## What the task requires
Exactly reproduce each line of the listing that follows.

## Stored data
- - - - - - -
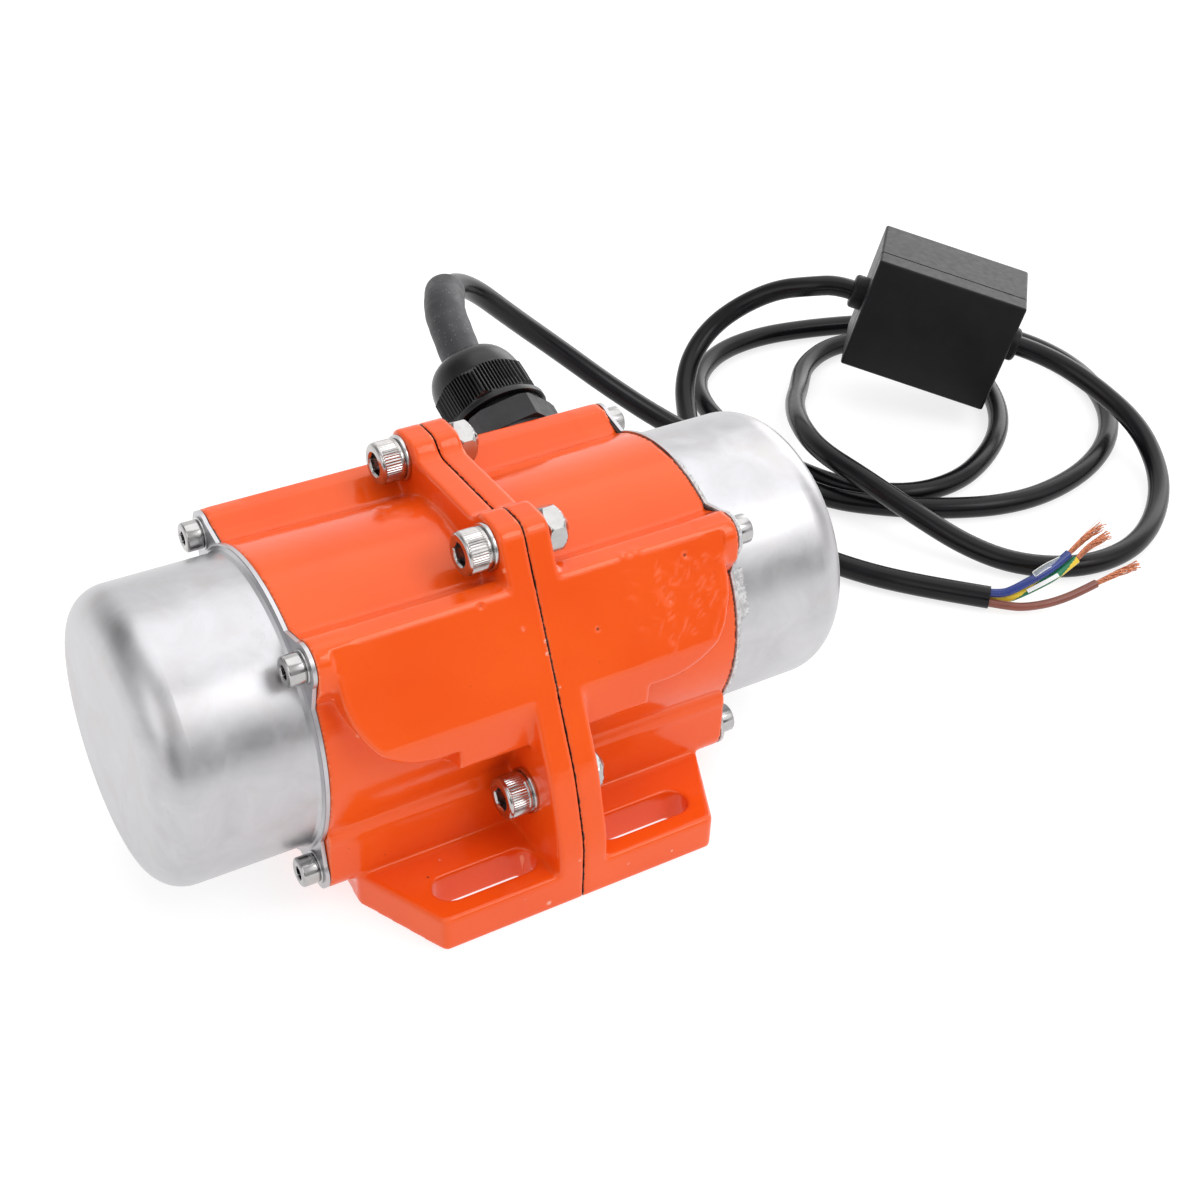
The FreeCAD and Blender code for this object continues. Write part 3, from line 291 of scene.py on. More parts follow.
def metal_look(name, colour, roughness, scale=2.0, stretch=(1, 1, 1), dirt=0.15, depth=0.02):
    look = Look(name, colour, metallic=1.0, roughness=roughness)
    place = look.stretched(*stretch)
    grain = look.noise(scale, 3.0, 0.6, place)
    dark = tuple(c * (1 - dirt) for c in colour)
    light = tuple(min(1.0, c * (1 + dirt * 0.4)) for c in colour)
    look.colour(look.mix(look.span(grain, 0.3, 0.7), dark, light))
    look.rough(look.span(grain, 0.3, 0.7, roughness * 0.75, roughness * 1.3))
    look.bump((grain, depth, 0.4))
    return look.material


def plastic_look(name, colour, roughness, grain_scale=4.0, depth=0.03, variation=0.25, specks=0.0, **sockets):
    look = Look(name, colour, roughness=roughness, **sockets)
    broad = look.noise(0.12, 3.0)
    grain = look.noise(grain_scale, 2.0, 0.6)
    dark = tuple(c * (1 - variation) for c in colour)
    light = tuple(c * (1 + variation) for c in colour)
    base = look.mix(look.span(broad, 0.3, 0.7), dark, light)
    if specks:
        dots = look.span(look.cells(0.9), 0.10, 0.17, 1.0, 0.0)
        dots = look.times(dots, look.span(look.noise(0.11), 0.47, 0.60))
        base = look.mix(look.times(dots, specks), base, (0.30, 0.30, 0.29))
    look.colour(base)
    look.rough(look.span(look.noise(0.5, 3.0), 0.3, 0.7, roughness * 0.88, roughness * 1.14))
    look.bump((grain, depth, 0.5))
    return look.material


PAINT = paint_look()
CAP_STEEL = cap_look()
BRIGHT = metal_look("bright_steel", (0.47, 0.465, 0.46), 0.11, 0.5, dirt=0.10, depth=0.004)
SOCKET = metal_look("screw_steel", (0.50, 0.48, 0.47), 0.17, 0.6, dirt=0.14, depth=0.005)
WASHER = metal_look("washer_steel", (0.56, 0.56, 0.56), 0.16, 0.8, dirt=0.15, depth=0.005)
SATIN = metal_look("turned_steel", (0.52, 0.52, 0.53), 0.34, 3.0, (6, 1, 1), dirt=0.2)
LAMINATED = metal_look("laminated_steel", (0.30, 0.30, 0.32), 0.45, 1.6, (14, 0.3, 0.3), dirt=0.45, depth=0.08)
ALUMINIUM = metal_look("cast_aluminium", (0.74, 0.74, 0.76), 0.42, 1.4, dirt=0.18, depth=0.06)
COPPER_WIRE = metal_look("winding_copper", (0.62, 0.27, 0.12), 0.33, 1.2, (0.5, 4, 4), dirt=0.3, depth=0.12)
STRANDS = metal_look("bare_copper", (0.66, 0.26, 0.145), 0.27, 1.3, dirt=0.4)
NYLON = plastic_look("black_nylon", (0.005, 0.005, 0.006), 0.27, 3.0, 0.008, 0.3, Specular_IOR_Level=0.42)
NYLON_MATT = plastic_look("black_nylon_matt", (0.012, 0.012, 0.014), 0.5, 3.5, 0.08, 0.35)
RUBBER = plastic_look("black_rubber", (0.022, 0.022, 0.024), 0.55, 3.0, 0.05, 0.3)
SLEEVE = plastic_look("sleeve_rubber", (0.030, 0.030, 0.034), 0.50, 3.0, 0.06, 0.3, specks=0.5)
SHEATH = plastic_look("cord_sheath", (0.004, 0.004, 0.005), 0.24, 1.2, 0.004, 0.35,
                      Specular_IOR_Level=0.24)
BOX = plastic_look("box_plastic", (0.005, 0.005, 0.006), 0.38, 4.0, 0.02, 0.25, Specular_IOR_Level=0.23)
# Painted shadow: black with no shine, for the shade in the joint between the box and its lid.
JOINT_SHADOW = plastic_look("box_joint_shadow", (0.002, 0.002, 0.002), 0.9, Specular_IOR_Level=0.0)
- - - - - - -
## Correct answer
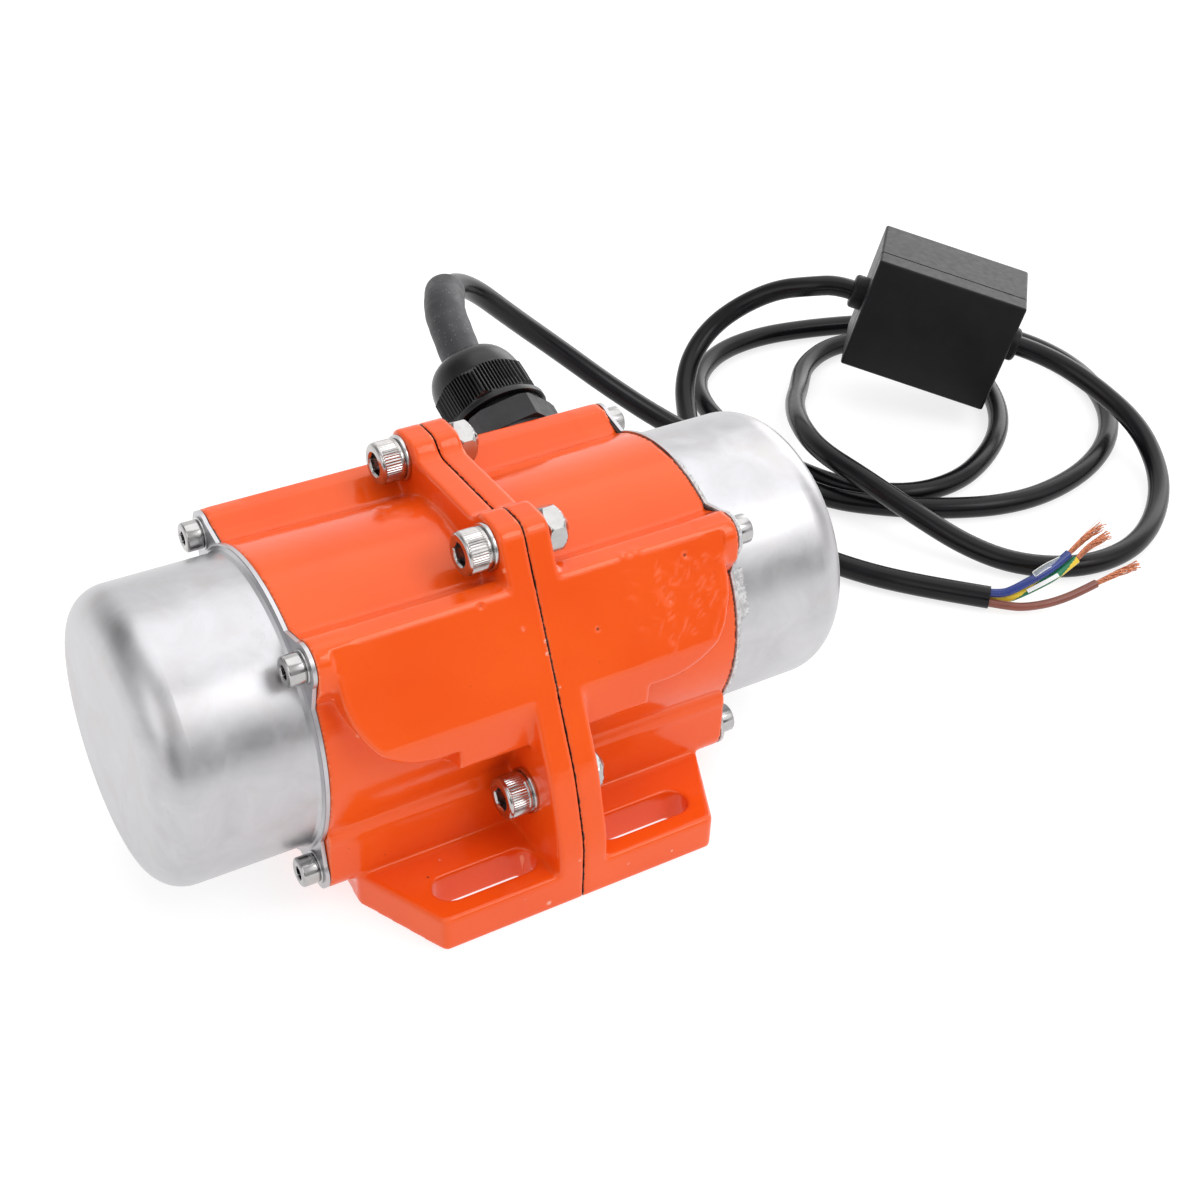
The FreeCAD and Blender code for this object continues. Write part 3, from line 291 of scene.py on. More parts follow.
def metal_look(name, colour, roughness, scale=2.0, stretch=(1, 1, 1), dirt=0.15, depth=0.02):
    look = Look(name, colour, metallic=1.0, roughness=roughness)
    place = look.stretched(*stretch)
    grain = look.noise(scale, 3.0, 0.6, place)
    dark = tuple(c * (1 - dirt) for c in colour)
    light = tuple(min(1.0, c * (1 + dirt * 0.4)) for c in colour)
    look.colour(look.mix(look.span(grain, 0.3, 0.7), dark, light))
    look.rough(look.span(grain, 0.3, 0.7, roughness * 0.75, roughness * 1.3))
    look.bump((grain, depth, 0.4))
    return look.material


def plastic_look(name, colour, roughness, grain_scale=4.0, depth=0.03, variation=0.25, specks=0.0, **sockets):
    look = Look(name, colour, roughness=roughness, **sockets)
    broad = look.noise(0.12, 3.0)
    grain = look.noise(grain_scale, 2.0, 0.6)
    dark = tuple(c * (1 - variation) for c in colour)
    light = tuple(c * (1 + variation) for c in colour)
    base = look.mix(look.span(broad, 0.3, 0.7), dark, light)
    if specks:
        dots = look.span(look.cells(0.9), 0.10, 0.17, 1.0, 0.0)
        dots = look.times(dots, look.span(look.noise(0.11), 0.47, 0.60))
        base = look.mix(look.times(dots, specks), base, (0.30, 0.30, 0.29))
    look.colour(base)
    look.rough(look.span(look.noise(0.5, 3.0), 0.3, 0.7, roughness * 0.88, roughness * 1.14))
    look.bump((grain, depth, 0.5))
    return look.material


PAINT = paint_look()
CAP_STEEL = cap_look()
BRIGHT = metal_look("bright_steel", (0.47, 0.465, 0.46), 0.11, 0.5, dirt=0.10, depth=0.004)
SOCKET = metal_look("screw_steel", (0.50, 0.48, 0.47), 0.17, 0.6, dirt=0.14, depth=0.005)
WASHER = metal_look("washer_steel", (0.56, 0.56, 0.56), 0.16, 0.8, dirt=0.15, depth=0.005)
SATIN = metal_look("turned_steel", (0.52, 0.52, 0.53), 0.34, 3.0, (6, 1, 1), dirt=0.2)
LAMINATED = metal_look("laminated_steel", (0.30, 0.30, 0.32), 0.45, 1.6, (14, 0.3, 0.3), dirt=0.45, depth=0.08)
ALUMINIUM = metal_look("cast_aluminium", (0.74, 0.74, 0.76), 0.42, 1.4, dirt=0.18, depth=0.06)
COPPER_WIRE = metal_look("winding_copper", (0.62, 0.27, 0.12), 0.33, 1.2, (0.5, 4, 4), dirt=0.3, depth=0.12)
STRANDS = metal_look("bare_copper", (0.66, 0.26, 0.145), 0.27, 1.3, dirt=0.4)
NYLON = plastic_look("black_nylon", (0.005, 0.005, 0.006), 0.27, 3.0, 0.008, 0.3, Specular_IOR_Level=0.42)
NYLON_MATT = plastic_look("black_nylon_matt", (0.012, 0.012, 0.014), 0.5, 3.5, 0.08, 0.35)
RUBBER = plastic_look("black_rubber", (0.022, 0.022, 0.024), 0.55, 3.0, 0.05, 0.3)
SLEEVE = plastic_look("sleeve_rubber", (0.030, 0.030, 0.034), 0.50, 3.0, 0.06, 0.3, specks=0.5)
SHEATH = plastic_look("cord_sheath", (0.004, 0.004, 0.005), 0.24, 1.2, 0.004, 0.35,
                      Specular_IOR_Level=0.24)
BOX = plastic_look("box_plastic", (0.005, 0.005, 0.006), 0.38, 4.0, 0.02, 0.25, Specular_IOR_Level=0.23)
# Painted shadow: black with no shine, for the shade in the joint between the box and its lid.
JOINT_SHADOW = plastic_look("box_joint_shadow", (0.002, 0.002, 0.002), 0.9, Specular_IOR_Level=0.0)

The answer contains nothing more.